Centering method This method implements the double centering and U-centering during computing distance covariance.

Usage

centering(D, type = c("V", "U"))

centering_from_data(x, type = c("V", "U"))

Arguments

D

the pairwise distance matrix

type

"V" or "U". "V" for double centering. "U" for U-centering.

x

the matrix of x

Examples

x = matrix(rnorm(200),100,2)
D = as.matrix(dist(x))
A = centering(D,'U')
A = centering_from_data(x)

Permutation test of distance correlation and partial distance correlation

Description

Simple independence test based on data permutation using distance correlation and partial distance correlation.

Usage

dcor.test(x, y, R = 500, type = c("V", "U"))

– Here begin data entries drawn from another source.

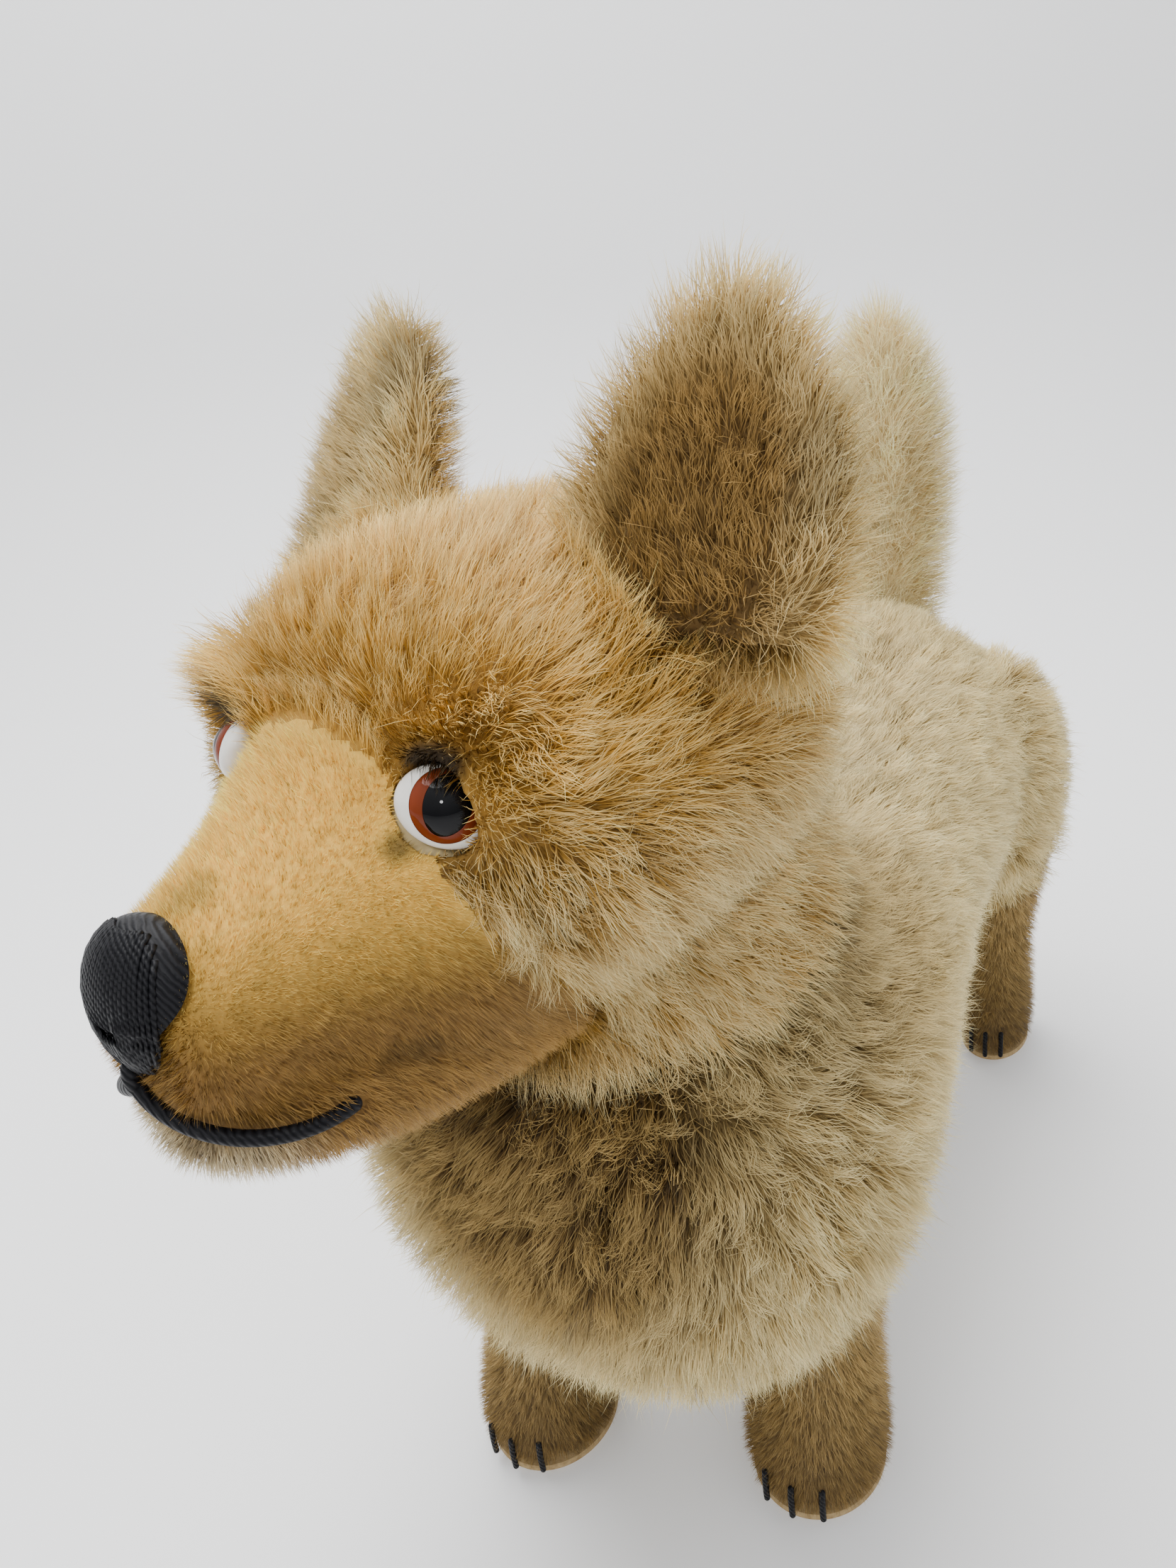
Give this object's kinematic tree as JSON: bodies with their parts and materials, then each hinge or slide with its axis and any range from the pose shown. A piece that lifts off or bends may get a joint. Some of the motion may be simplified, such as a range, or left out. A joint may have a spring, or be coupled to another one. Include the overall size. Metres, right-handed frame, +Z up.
{
  "type": "jointed plush dog",
  "caption": "Standing plush toy dog with a turning head on a disc joint, straight sewn legs, erect ears, stitched nose and glass eyes.",
  "frame": {"origin": "on the ground under the middle of the dog, at the bottom centre of its bounding box", "axes": "+Z up, -Y the way the dog faces, +X the dog's left"},
  "size_m": [0.1314, 0.3503, 0.2907],
  "materials": {
    "long_mohair": "long curled pile, golden with cream tips",
    "short_mohair": "short upright pile, golden tan",
    "stuffing": "matted wood wool and cotton",
    "sole_felt": "pressed wool felt",
    "board": "pressed board",
    "steel_wire": "drawn steel",
    "black_thread": "satin-stitched thread",
    "white_glass": "polished milk glass",
    "brown_glass": "polished brown glass",
    "black_glass": "polished black glass",
    "ear_mohair": "long pile with the woven backing showing"
  },
  "bodies": {
    "torso": {"belly_seam_stitches": "black_thread", "body_cover": "long_mohair", "body_stuffing": "stuffing", "front_leg_wire": "steel_wire", "hind_leg_wire": "steel_wire", "left_front_claw_stitches": "black_thread", "left_front_leg_cover": "short_mohair", "left_front_leg_stuffing": "stuffing", "left_front_sole_board": "board", "left_front_sole_pad": "sole_felt", "left_haunch_cover": "long_mohair", "left_haunch_stuffing": "stuffing", "left_hind_claw_stitches": "black_thread", "left_hind_leg_cover": "short_mohair", "left_hind_leg_stuffing": "stuffing", "left_hind_sole_board": "board", "left_hind_sole_pad": "sole_felt", "neck_body_disc": "board", "neck_body_washer": "steel_wire", "right_front_claw_stitches": "black_thread", "right_front_leg_cover": "short_mohair", "right_front_leg_stuffing": "stuffing", "right_front_sole_board": "board", "right_front_sole_pad": "sole_felt", "right_haunch_cover": "long_mohair", "right_haunch_stuffing": "stuffing", "right_hind_claw_stitches": "black_thread", "right_hind_leg_cover": "short_mohair", "right_hind_leg_stuffing": "stuffing", "right_hind_sole_board": "board", "right_hind_sole_pad": "sole_felt", "tail_cover": "long_mohair", "tail_stuffing": "stuffing", "tail_wire": "steel_wire"},
    "head": {"head_cover": "long_mohair", "head_stuffing": "stuffing", "jaw_cover": "short_mohair", "left_ear_back": "ear_mohair", "left_ear_lining": "ear_mohair", "left_eye_iris": "brown_glass", "left_eye_pupil": "black_glass", "left_eye_white": "white_glass", "left_eye_wire": "steel_wire", "mouth_stitching": "black_thread", "muzzle_cover": "short_mohair", "neck_cotter_pin": "steel_wire", "neck_head_disc": "board", "neck_head_washer": "steel_wire", "nose_stitching": "black_thread", "right_ear_back": "ear_mohair", "right_ear_lining": "ear_mohair", "right_eye_iris": "brown_glass", "right_eye_pupil": "black_glass", "right_eye_white": "white_glass", "right_eye_wire": "steel_wire"}
  },
  "joints": [
    {"name": "neck_turn", "type": "hinge", "parent": "torso", "child": "head", "pos_m": [0, -0.068, 0.17], "axis": [0, -0.4226, 0.9063], "continuous": true}
  ]
}
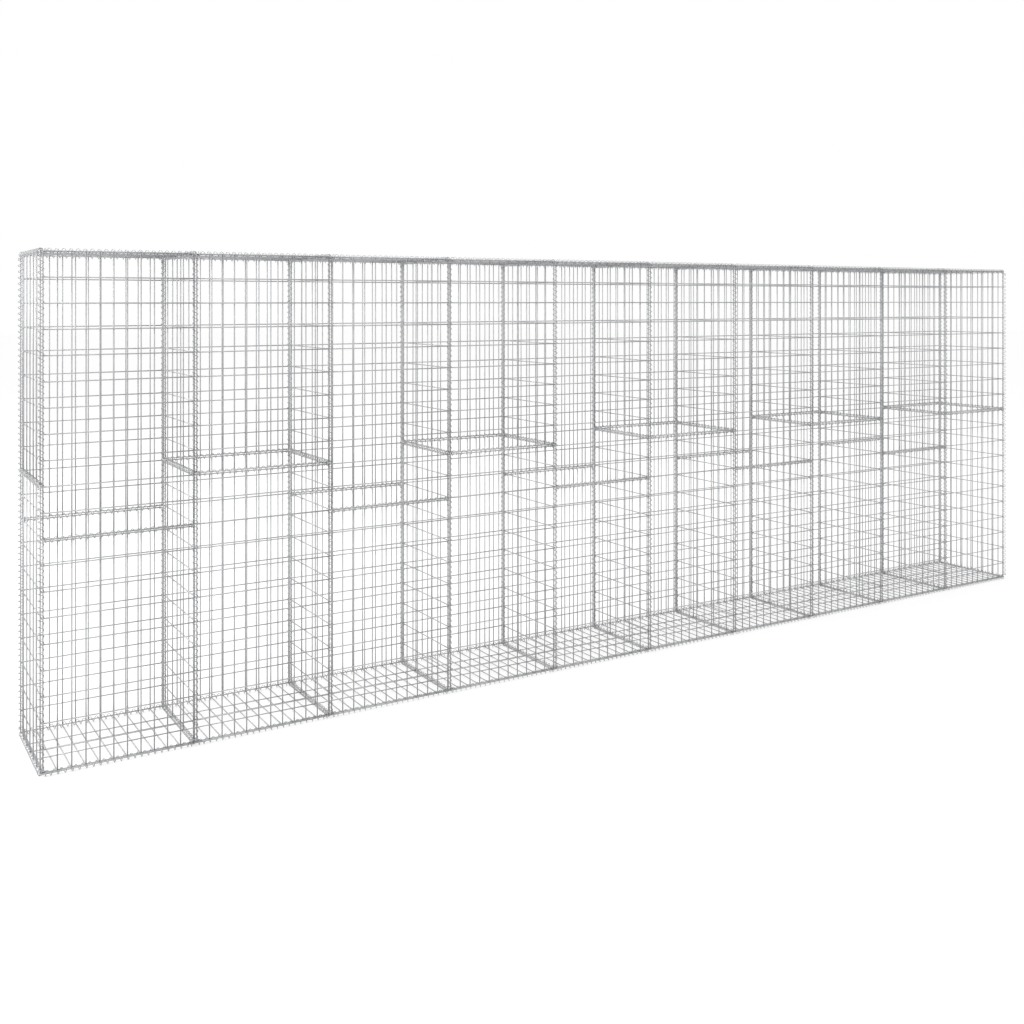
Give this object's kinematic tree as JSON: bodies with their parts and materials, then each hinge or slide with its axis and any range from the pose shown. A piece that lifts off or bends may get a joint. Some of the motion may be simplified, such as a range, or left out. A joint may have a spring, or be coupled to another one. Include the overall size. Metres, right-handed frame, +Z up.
{
  "type": "gabion wall",
  "caption": "Free-standing row of empty welded-mesh gabion baskets, laced along every edge and seam with spiral wire binders.",
  "frame": {"origin": "on the ground, in the middle of the wall's length and depth", "axes": "+X along the wall, -Y out of the front mesh, +Z up"},
  "size_m": [5.904, 0.517, 2.017],
  "materials": {
    "mesh_wire": "hot-dip galvanised welded wire, satin light grey",
    "binder_wire": "galvanised spiral wire, satin light grey"
  },
  "bodies": {
    "root": {"front_mesh_bay_01": "mesh_wire", "front_mesh_bay_02": "mesh_wire", "front_mesh_bay_03": "mesh_wire", "front_mesh_bay_04": "mesh_wire", "front_mesh_bay_05": "mesh_wire", "front_mesh_bay_06": "mesh_wire", "front_mesh_bay_07": "mesh_wire", "front_mesh_bay_08": "mesh_wire", "front_mesh_bay_09": "mesh_wire", "front_mesh_bay_10": "mesh_wire", "back_mesh_bay_01": "mesh_wire", "back_mesh_bay_02": "mesh_wire", "back_mesh_bay_03": "mesh_wire", "back_mesh_bay_04": "mesh_wire", "back_mesh_bay_05": "mesh_wire", "back_mesh_bay_06": "mesh_wire", "back_mesh_bay_07": "mesh_wire", "back_mesh_bay_08": "mesh_wire", "back_mesh_bay_09": "mesh_wire", "back_mesh_bay_10": "mesh_wire", "left_end_mesh": "mesh_wire", "divider_mesh_01": "mesh_wire", "divider_mesh_02": "mesh_wire", "divider_mesh_03": "mesh_wire", "divider_mesh_04": "mesh_wire", "divider_mesh_05": "mesh_wire", "divider_mesh_06": "mesh_wire", "divider_mesh_07": "mesh_wire", "divider_mesh_08": "mesh_wire", "divider_mesh_09": "mesh_wire", "right_end_mesh": "mesh_wire", "base_mesh_left": "mesh_wire", "base_mesh_right": "mesh_wire", "cover_mesh_left": "mesh_wire", "cover_mesh_right": "mesh_wire", "front_upright_binders": "binder_wire", "back_upright_binders": "binder_wire", "front_base_binders": "binder_wire", "back_base_binders": "binder_wire", "cross_base_binders": "binder_wire", "front_cover_binders": "binder_wire", "back_cover_binders": "binder_wire", "cross_cover_binders": "binder_wire", "front_seam_binders": "binder_wire", "back_seam_binders": "binder_wire", "cross_seam_binders": "binder_wire"}
  },
  "joints": []
}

pdcor.test(x, y, z, R = 500, type = c("U", "V"))

Arguments

x

the data of x

y

the data of y

R

the number of replicates

type

"U" or "V"

z

the data of controlling variables. Given z, pdcor between x and y is calculated.

Examples

n = 200
z = rnorm(n)
x = rnorm(n)*z
y = rnorm(n)*z
res1 = dcor.test(x,y,R=500)
res2 = pdcor.test(x,y,z,R=500)

Distance correlation T-test It uses the result of U-statistic distance correlation to test independence for high dimensional data

Description

Distance correlation T-test It uses the result of U-statistic distance correlation to test independence for high dimensional data

Usage

dcor.ttest(x, y)

Arguments

x

data of x

y

data of y

Examples

n = 200
x = rnorm(n)
y = rnorm(n)
res = dcor.ttest(x,y)

Distance covariance

Description

This method implements the method to compute the value of distance covariance proposed by Székely et al.(2007) and Székely and Rizzo(2013) by Armadillo library. For distance covariance between two one dimensional variables, the fast algorithm proposed by Huo and Székely(2016) is used.

Usage

dcov(x, y, type = c("V", "U"))

dcor(x, y, type = c("V", "U"))

Arguments

x

the matrix of x

y

the matrix of y

type

"V" or "U", for V- or U-statistics of distance covariance or correlation. The default value is "V".

Note

Note that the result of dcov(x,y,"V") and dcor(x,y,"V") is same with the result of energy::dcov(x,y)^2 and energy::dcor(x,y)^2. The result of dcov(x,y,'U') and dcor(x,y,'U') is same with the result of energy::dcovU(x,y) and energy::bcdcor(x,y).

References

Székely, G. J., Rizzo, M. L., & Bakirov, N. K. (2007). Measuring and testing dependence by correlation of distances. The annals of statistics, 35(6), 2769-2794.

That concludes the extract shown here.